Nested for-loop alternative

Question

I have a python code that calculates a function F(X), where both F and X are arrays of the same shape. F(X) uses another function called from a package that only accepts a scalar as an argument, but I need to calculate function for all values in X. Using nested for-loops is very time expensive. Is there a way i could optimize this code, or else other alternatives to looping over the dimensions of X?

import numpy as np

def F(X):
    """
    Calculates a matrix F of the same shape as X, using nested for-loops
    Args:
        X (np.ndarray): Input array, likely representing angles or similar.
    Returns:

        F (np.ndarray): An array of values with the same shape as X.
    """
    matrix = np.zeros(np.shape(X))

    for i in range(np.shape(X)[0]):
        for j in range(np.shape(X)[1]):

            x_ij = X[i,j]

            P = external_function(x_ij) # This is my external function that accepts a scalar and returns a 4x4 matrix
            f = - P[0, 1] / P[0, 0]
            matrix[i,j] = f

    return matrix

def external_function(x):
    """ 
    This here is just an example. I have no control of the behaviour of this 
    function, since it can be one of several functions that I need to be 
    able to interchange and they depend on a lot of other variables. """
    P  = np.zeros((4,4))
    for i in range(4):
        for j in range(4):
          for k in range(0,10):
            P[i,j] = np.cos((x + i + j +k))
    return P

X = np.random.rand(100, 100)
F(X)

I tried an using np.vectorize:

def F_opt(X):
    """
    Calculates a matrix F of the same shape as X, by vectorizing the
    scalar-only 'function'.

    Args:
        X (np.ndarray): Input array, m x n

    Returns:
        F (np.ndarray): An array of values with the same shape as X.
    """

    # Define the scalar operation that needs to be applied to each element
    def scalar_operation(x_ij):

        P = external_function(x_ij) # This is my external function that accepts a scalar and returns a 4x4 matrix

        f = - P[0, 1] / P[0, 0]
        return f

    vectorized_scalar_operation = np.vectorize(scalar_operation, otypes=[float])

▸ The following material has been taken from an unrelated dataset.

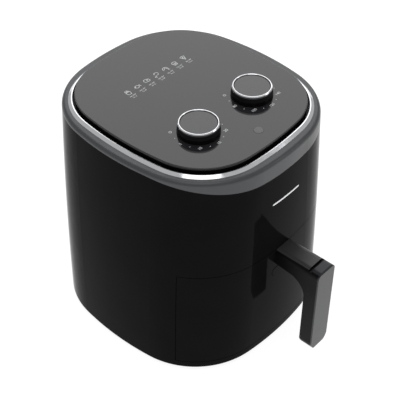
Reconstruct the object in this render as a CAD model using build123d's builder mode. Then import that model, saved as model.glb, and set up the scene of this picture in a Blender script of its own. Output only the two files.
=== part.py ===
from build123d import *
import math
import os

# Drawer-type air fryer. Millimetres, +Z up, front of the body towards -Y, X to the right.
# The body is drawn about its own centre line; body_y moves that line so that the origin
# lies under the middle of the whole object, handle included.

# ---------------------------------------------------------------- driving dimensions
# outlines: half width, half depth, radius of the side faces, of the front and back
# faces, and of the corners
base_outline = (142.4, 144.9, 381.0, 377.0, 102.0)
waist_outline = (138.0, 144.9, 360.0, 349.0, 102.0)
top_outline = (129.6, 142.6, 336.0, 319.0, 100.0)
panel_outline = (111.6, 124.2, 420.0, 397.0, 75.4)

foot_height = 3.0
waist_z = 145.0
bezel_low_z = 286.5           # lower edge of the bezel at the sides and the back
bezel_top_z = bezel_low_z + 5.5
bezel_dip = 16.5              # how far the bezel's lower edge drops at the front
dip_start_y = -40.0
shoulder_radius = 5.2
edge_radius = 4.0             # bottom edge of the body
shell_wall = 2.6
bezel_wall = 2.4
bezel_lip = 2.4

ring_gap = 3.0                # dark trough between the panel wall and the ring
ring_width = 4.8
ring_top_z = bezel_top_z + 2.9
ring_bevel = 3.6
panel_top_z = bezel_top_z + 8.5
panel_thickness = 2.6
plinth_deck_z = bezel_low_z - 1.0
plinth_deck = 2.4
plinth_wall = 2.2
plinth_inset = 0.5

drawer_low_z = 14.4
drawer_high_z = 157.4
drawer_split_y = -88.3        # the drawer front wraps back to this plane
drawer_gap = 0.7
drawer_wall = 3.0
drawer_lip = 2.4
wing_room = 3.0               # between the chamber and the front's side wings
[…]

    F = vectorized_scalar_operation(X)

    return F

but i arrived at a very similar performance:

import time

X_large = X = np.random.rand(500, 500)

start_time = time.time()
F_large_optimized = F_opt(X_large)
end_time = time.time()
print(f"Optimized F_optimized took: {end_time - start_time:.4f} seconds")


start_time = time.time()
F_large_original = F(X_large)
end_time = time.time()
print(f"Original F_original took: {end_time - start_time:.4f} seconds")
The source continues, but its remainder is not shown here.